Canadian Snow Conditions/Ice Axe Protocols/Crevasses

13 Sep 2017 19:36 - 13 Sep 2017 19:41 #72126 by intrepid
Agree with the responses, decisions on footwear lie within a matrix of what you are climbing (grade/technicality and what kind of walk in it is), where you are climbing (altitude and latitude), when you are climbing (season), and what kind of climber you are (personal preferences, experience and personal physiology). Try get input from climbers who are either local or experienced in the specific area you are going to, and who are able to give advice that is suited to your level of experience and ability, rather than their own.

Climbing on snow slopes and glaciers doesn't necessitate plastic boots by definition. If you are dealing with substantially cold temperatures, or going climbing at high altitudes, or if you are on a mountain that is prone to savage storms, as examples, then plastic boots come into the picture more. In addition, your own experience might play a role too. If you are not experienced with high altitude climbing for example, your vulnerability to frost bite goes up.

Plastic boots are a common choice for Himalayan Peaks over 6000m, though I've seen people go in with lightweight boots for these where you are only spending time on snow for the actual summit day.
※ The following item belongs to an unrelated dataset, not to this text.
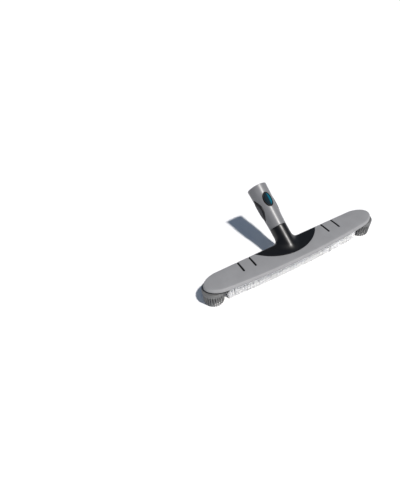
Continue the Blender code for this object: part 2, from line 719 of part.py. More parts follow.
def make_badge(parts, cutters, bezel_material, insert_material, handle):
    def plate(bm):
        add_front_prism(bm, ellipse(BADGE_CENTRE, BADGE_LENGTH, BADGE_WIDTH), -2 * SOCKET_RIM_RADIUS, 0.0)

    def insert_plate(bm, gap=0.0):
        rim = BADGE_RIM - gap
        outline = ellipse(BADGE_CENTRE, BADGE_LENGTH - 2 * rim, BADGE_WIDTH - 2 * rim)
        add_front_prism(bm, outline, -2 * SOCKET_RIM_RADIUS, 0.0)

    bezel = link("badge_bezel", mesh_from(plate, "badge_bezel"), parts, bezel_material, handle)
    boolean(bezel, 'INTERSECT', sleeve("bezel_sleeve", -BADGE_DEPTH, BADGE_PROUD, cutters, handle))
    room = new_cutter("insert_room", lambda bm: insert_plate(bm, GAP), cutters, handle)
    floor = BADGE_PROUD - INSERT_DEPTH
    boolean(room, 'INTERSECT', sleeve("insert_room_sleeve", floor, SLEEVE_PAST, cutters, handle))
    boolean(bezel, 'DIFFERENCE', room)
    insert = link("badge_insert", mesh_from(insert_plate, "badge_insert"), parts, insert_material, handle)
    top = BADGE_PROUD + INSERT_DOME
    boolean(insert, 'INTERSECT', sleeve("insert_sleeve", floor + GAP, top, cutters, handle))


# ---------------------------------------------------------------- rockers, grips and leaf springs
def shift_mesh(obj, offset):
    """Move a mesh under its object, so that the object's origin lies on its joint's axis."""
    obj.data.transform(Matrix.Translation(-offset))
    obj.location = offset


def make_rocker(parts, cutters, materials, handle, side, word):
    name = f"rocker_{word}"
    pivot = Vector((side * ROCKER_PIVOT_X, 0, ROCKER_PIVOT))
    body_inner = SOCKET_BORE_RADIUS + ROCKER_INNER_GAP
    far = side * 2 * SOCKET_RIM_RADIUS

    def plate(bm):
        outline = pointed_oval(ROCKER_CENTRE, ROCKER_LENGTH, ROCKER_HALF_WIDTH)
        add_side_prism(bm, outline, side * LOWER_BORE_RADIUS / 2, far)

    def pegs(bm):
        tip = SOCKET_BORE_RADIUS - PEG_REACH
        levels = ((tip, PEG_RADIUS * PEG_TIP), (tip + PEG_REACH * PEG_TIP_RUN, PEG_RADIUS),
                  (body_inner + PEG_REACH / 2, PEG_RADIUS))
        rings = []
        for x, radius in levels:
            rings.append([(side * x, radius * math.cos(a), PEG_ALONG + radius * math.sin(a))
                          for a in arc(0, 2 * math.pi, PEG_STEPS)[:-1]])
        add_loft(bm, rings)

    def trunnions(bm):
        place = Matrix.Translation(pivot) @ Matrix.Rotation(math.pi / 2, 4, 'X')
        for end in (-1, 1):
            low, high = sorted((end * TRUNNION_INNER, end * TRUNNION_REACH))
            add_cylinder(bm, TRUNNION_RADIUS, low, high, place, segments=HOLE_STEPS)

    def grip_prism(bm, grow=0.0):
        outline = pointed_oval(GRIP_CENTRE, GRIP_LENGTH + 2 * grow, GRIP_HALF_WIDTH + grow)
        add_side_prism(bm, outline, side * LOWER_BORE_RADIUS, far)

    def tool(label, build):
        return new_cutter(f"{name}_{label}", build, cutters, handle)

    shell_profile = [(socket_radius(SLEEVE_HIGH) + ROCKER_PROUD, SLEEVE_HIGH),
                     (socket_radius(SLEEVE_LOW) + ROCKER_PROUD, SLEEVE_LOW),
                     (body_inner, SLEEVE_LOW), (body_inner, SLEEVE_HIGH)]
    shell = hide_as_cutter(turned(f"{name}_shell", shell_profile, cutters, parent=handle, steps=SLEEVE_STEPS))
    rocker = link(name, mesh_from(plate, name), parts, materials["black"], handle)
    shift_mesh(rocker, pivot)
    boolean(rocker, 'INTERSECT', shell)
    pocket = tool("grip_pocket", lambda bm: grip_prism(bm, GAP))
    boolean(pocket, 'INTERSECT', sleeve(f"{name}_pocket_sleeve", ROCKER_PROUD - GRIP_DEPTH, SLEEVE_PAST,
                                        cutters, handle))
    boolean(rocker, 'DIFFERENCE', pocket)
    boolean(rocker, 'UNION', tool("peg", pegs))
    boolean(rocker, 'UNION', tool("trunnions", trunnions))

    grip = link(f"grip_{word}", mesh_from(grip_prism, f"grip_{word}"), parts, materials["grip"], handle)
    shift_mesh(grip, pivot)
    boolean(grip, 'INTERSECT', sleeve(f"grip_{word}_sleeve", ROCKER_PROUD - GRIP_DEPTH + GAP,
                                      ROCKER_PROUD + GRIP_PROUD, cutters, handle))


def make_leaf(parts, material, handle, side, word):
    """A bent leaf that stands on the web and bears on the rocker's lower arm."""
    rocker_face = math.sqrt((SOCKET_BORE_RADIUS + ROCKER_INNER_GAP) ** 2 - (LEAF_WIDTH / 2) ** 2)
    bearing = rocker_face - GAP - LEAF_THICKNESS / 2
    foot = WEB_TOP + GAP + LEAF_THICKNESS / 2
    outer_foot = LOWER_BORE_RADIUS - LEAF_BACK_GAP
    path = [(WASHER_RADIUS + 3 * GAP, foot), (outer_foot - LEAF_BEND, foot),
            (outer_foot - LEAF_BEND_STEP[0], foot + LEAF_BEND_STEP[1]),
            (outer_foot, foot + LEAF_BEND_RISE), (outer_foot, LEAF_RISE),
            (bearing - LEAF_CREST[0], LEAF_CONTACT - LEAF_CREST[1]), (bearing, LEAF_CONTACT),
            (bearing - LEAF_CREST[0], LEAF_CONTACT + LEAF_CREST[1]),
            (bearing - LEAF_TAIL[0], LEAF_CONTACT + LEAF_TAIL[1])]
    name = f"leaf_spring_{word}"

    def strip(bm):
        rows = [[bm.verts.new((side * x, y, z)) for y in (-LEAF_WIDTH / 2, LEAF_WIDTH / 2)] for x, z in path]
        for a, b in zip(rows, rows[1:]):
            bm.faces.new((a[0], a[1], b[1], b[0]))

    leaf = link(name, mesh_from(strip, name), parts, material, handle)
    thick = leaf.modifiers.new("thickness", 'SOLIDIFY')
    thick.thickness = LEAF_THICKNESS
    thick.offset = 0
    thick.use_even_offset = True


def make_socket_screw(parts, material, handle):
    seat = WEB_TOP + GAP
    hole = SOCKET_SCREW_RADIUS + SCREW_GAP
    turned("socket_washer", [(WASHER_RADIUS, seat + WASHER_THICKNESS), (WASHER_RADIUS, seat),
                             (hole, seat), (hole, seat + WASHER_THICKNESS)],
           parts, material, handle, steps=WASHER_STEPS)
    screw = head_screw("socket_screw", SOCKET_SCREW_RADIUS, SOCKET_SCREW_HEAD_RADIUS,
                       SOCKET_SCREW_HEAD_HEIGHT, SOCKET_SCREW_LENGTH, parts, material, handle)
    screw.location = (0, 0, SOCKET_SCREW_SEAT)
    screw.rotation_euler = (math.pi, 0, 0)


# ---------------------------------------------------------------- assembly
def main():
    clear_scene()
    parts = new_collection("pool_wall_brush")
    cutters = new_collection("cutters")
    materials = {
        "cover": plastic("cover_grey", (0.27, 0.27, 0.275), 0.55),
        "black": plastic("black_gloss", (0.012, 0.012, 0.013), 0.25),
        "block": plastic("block_black", (0.015, 0.015, 0.015), 0.60),
        "socket": plastic("socket_grey", (0.26, 0.26, 0.27), 0.28),
        "bristle": plastic("bristle_ivory", (0.74, 0.73, 0.69), 0.55),
        "boot": plastic("boot_grey", (0.20, 0.20, 0.20), 0.75),
        "grip": plastic("grip_dark_grey", (0.05, 0.05, 0.055), 0.70),
        "teal": plastic("badge_teal", (0.01, 0.22, 0.30), 0.30),
        "steel": plastic("steel", (0.60, 0.60, 0.62), 0.30, 1.0),
    }

    handle = bpy.data.objects.new("handle_axis", None)
    parts.objects.link(handle)
    handle.location = JOINT
    handle.rotation_euler = (HANDLE_TURN, 0, 0)

    make_cover(parts, cutters, materials["cover"])
    make_block(parts, cutters, materials["block"])
    make_rows(parts, materials["bristle"])
    make_head_screws(parts, materials["steel"])
    make_saddle(parts, cutters, materials["black"])
    make_socket(parts, cutters, materials["socket"], handle)
    make_badge(parts, cutters, materials["black"], materials["teal"], handle)
    make_socket_screw(parts, materials["steel"], handle)
    for side, word in ((-1, "left"), (1, "right")):
        make_boot(parts, cutters, materials["boot"], side, word)
        make_rocker(parts, cutters, materials, handle, side, word)
        make_leaf(parts, materials["steel"], handle, side, word)
    bpy.context.view_layer.update()


main()
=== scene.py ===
"""Looks of a pool wall brush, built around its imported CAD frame.

Metres, in the frame's own axes: the brush stands on its bristle tips at z = 0, its length runs along X
and the pole socket leans back towards +Y.
"""

import itertools
import math
import random

import bmesh
import bpy
import numpy as np
from mathutils import Matrix, Vector


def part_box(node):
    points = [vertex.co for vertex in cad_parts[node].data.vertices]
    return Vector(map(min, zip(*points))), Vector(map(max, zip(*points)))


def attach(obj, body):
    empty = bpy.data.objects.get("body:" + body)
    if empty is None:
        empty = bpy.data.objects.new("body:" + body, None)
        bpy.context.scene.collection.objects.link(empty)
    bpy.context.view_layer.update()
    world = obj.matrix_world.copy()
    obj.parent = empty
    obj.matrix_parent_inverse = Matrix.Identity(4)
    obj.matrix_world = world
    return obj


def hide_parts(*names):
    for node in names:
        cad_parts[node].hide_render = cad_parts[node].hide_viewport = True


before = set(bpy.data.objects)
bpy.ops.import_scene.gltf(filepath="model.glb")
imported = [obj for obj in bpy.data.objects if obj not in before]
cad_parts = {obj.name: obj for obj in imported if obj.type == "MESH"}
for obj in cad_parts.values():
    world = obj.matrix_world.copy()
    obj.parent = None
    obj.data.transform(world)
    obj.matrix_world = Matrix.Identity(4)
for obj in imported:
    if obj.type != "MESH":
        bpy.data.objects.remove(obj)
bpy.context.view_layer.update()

# ---------------------------------------------------------------- sizes read from the frame
COVER_LOW, COVER_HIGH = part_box("top_cover")
BOOT_LOW, BOOT_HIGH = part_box("corner_boot_right")
HALF_LENGTH = COVER_HIGH.x
COVER_WIDTH = COVER_HIGH.y - COVER_LOW.y
COVER_Z = COVER_LOW.z
CROWN_Z = COVER_HIGH.z
BOOT_X = (BOOT_LOW.x + BOOT_HIGH.x) / 2
BOOT_Y = (BOOT_LOW.y + BOOT_HIGH.y) / 2
BOOT_RADIUS = (BOOT_HIGH.x - BOOT_LOW.x) / 2
BOOT_TOP_Z = BOOT_HIGH.z

# ---------------------------------------------------------------- sizes that the looks share with the CAD
GAP = 0.0003                    # clearance between pieces
END_RUN = 0.0377                # length of each rounded end of the head
FRONT_BOW = 0.0085              # how far the edges draw in towards the ends
BACK_BOW = 0.0007
COVER_CROWN = 0.0005            # rise of the cover's top above its edge
COVER_EDGE_RADIUS = 0.0045
COVER_WALL = 0.0025
BLOCK_Z = 0.0370                # underside of the block, where the bristles leave it
BLOCK_TOP_Z = 0.0435
BLOCK_INSET = 0.0045            # of the block's sides from the cover's
SLOT_WIDTH = 0.004
SLOT_X = (0.090, 0.117)         # on each side
SLOT_FRONT_Y = -0.001
SLOT_SKIRT = 0.002
SADDLE_RADIUS = 0.0944          # of the crescent's front edge
SADDLE_FRONT_Y = -0.0115
HANDLE_TILT = math.radians(33.0)    # above the horizontal
JOINT_Y = 0.0547                # where the neck ends and the socket begins
JOINT_RISE = 0.0159             # above the cover's shoulder
NECK_RADIUS = 0.01785
NECK_KEEL_Z = 0.0372            # the neck's underside
NECK_RUN = 0.0620
SPIGOT_RADIUS = 0.0120
SPIGOT_LENGTH = 0.0140
SOCKET_LENGTH = 0.0960          # distances along the socket are from the joint
SOCKET_RIM_RADIUS = 0.0215
SOCKET_BORE_RADIUS = 0.01615
WEB_THICKNESS = 0.0040          # floor of the socket, over the spigot
LOWER_BORE_RADIUS = 0.0135
POLE_STOP = 0.0430              # step that the pole's end meets
SOCKET_SCREW_HOLE = 0.0022
ROCKER_CENTRE = 0.0462
ROCKER_LENGTH = 0.0500
ROCKER_HALF_WIDTH = 0.0106
ROCKER_PROUD = 0.0010           # above the socket's surface
ROCKER_PIVOT = 0.0450
ROCKER_PIVOT_X = 0.0134         # from the socket's axis
TRUNNION_RADIUS = 0.0010
TRUNNION_REACH = 0.0125
PEG_ALONG = 0.0630
PEG_RADIUS = 0.0030
PEG_REACH = 0.0030
WINDOW_END_GAP = 0.0014
WINDOW_SIDE_GAP = 0.0005
GRIP_CENTRE = 0.0450
GRIP_LENGTH = 0.0360
GRIP_HALF_WIDTH = 0.0072
GRIP_DEPTH = 0.0010
GRIP_PROUD = 0.0004
BADGE_CENTRE = 0.0590
BADGE_LENGTH = 0.0330
BADGE_WIDTH = 0.0195
BADGE_DEPTH = 0.0008
BADGE_PROUD = 0.0007
BADGE_RIM = 0.0024              # width of the bezel
ROW_COUNT = 5
ROW_SPREAD = 0.50               # the outer rows, as a share of the head's half width
TUFT_PITCH = 0.0068
TUFTS_PER_ROW = 47
TUFT_RADIUS = 0.0023
BOOT_BAND = 0.0088              # height of the boot's solid band
BOOT_WALL = 0.0030
BOOT_WEB = 0.0030               # thickness of its top
FINGER_RINGS = ((0.0208, 28), (0.0140, 16), (0.0074, 7))    # (radius, fingers)
FINGER_WIDTH = 0.0026
FINGER_DEPTH = 0.0030
FINGER_TAPER = 0.72             # a finger's tip, as a share of its root
FINGER_LEAN = 0.06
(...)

Most of my mountaineering is currently in coastal British Columbia and the Pacific North-West of the States. The temperatures are much milder than inland ranges like the Rockies, interestingly enough though the mountains around here have some of the highest snowfall rates in the world, much more than in the Rockies. A lot of the climbing around here is done in lightweight mountaineering boots rather than in double plastic boots. Plastic boots come into play for water ice climbing and for higher altitude mountains like Mt Rainier. For several months of the year you can't hike in to a peak anyway, you are either snowshoeing or ski-touring in, and if you are ski-touring you are already wearing double plastic boots anyway.

Keeping feet dry around here is the biggest challenge and I'm sorry to say that even the most expensive Gortex boots are no match for West Coast snow from what I've seen. In the spring time around here the snowpack is 3-7m thick but the conditions are mild enough at lower altitudes that many people simply live with cold, damp, uncomfortable feet for short periods of time (while literally sweating like crazy and getting sun burned from the reflection on the snow!). My most commonly used boots are Garmont Towers fitted with hybrid crampons. For about 6 months of the year I wear super-gaitors with these, which cover the entire boot. It is primarily to keep dry, but they are also lined with Thinsulate which also helps in the colder months.

Take nothing but litter, leave nothing but a cleaner Drakensberg.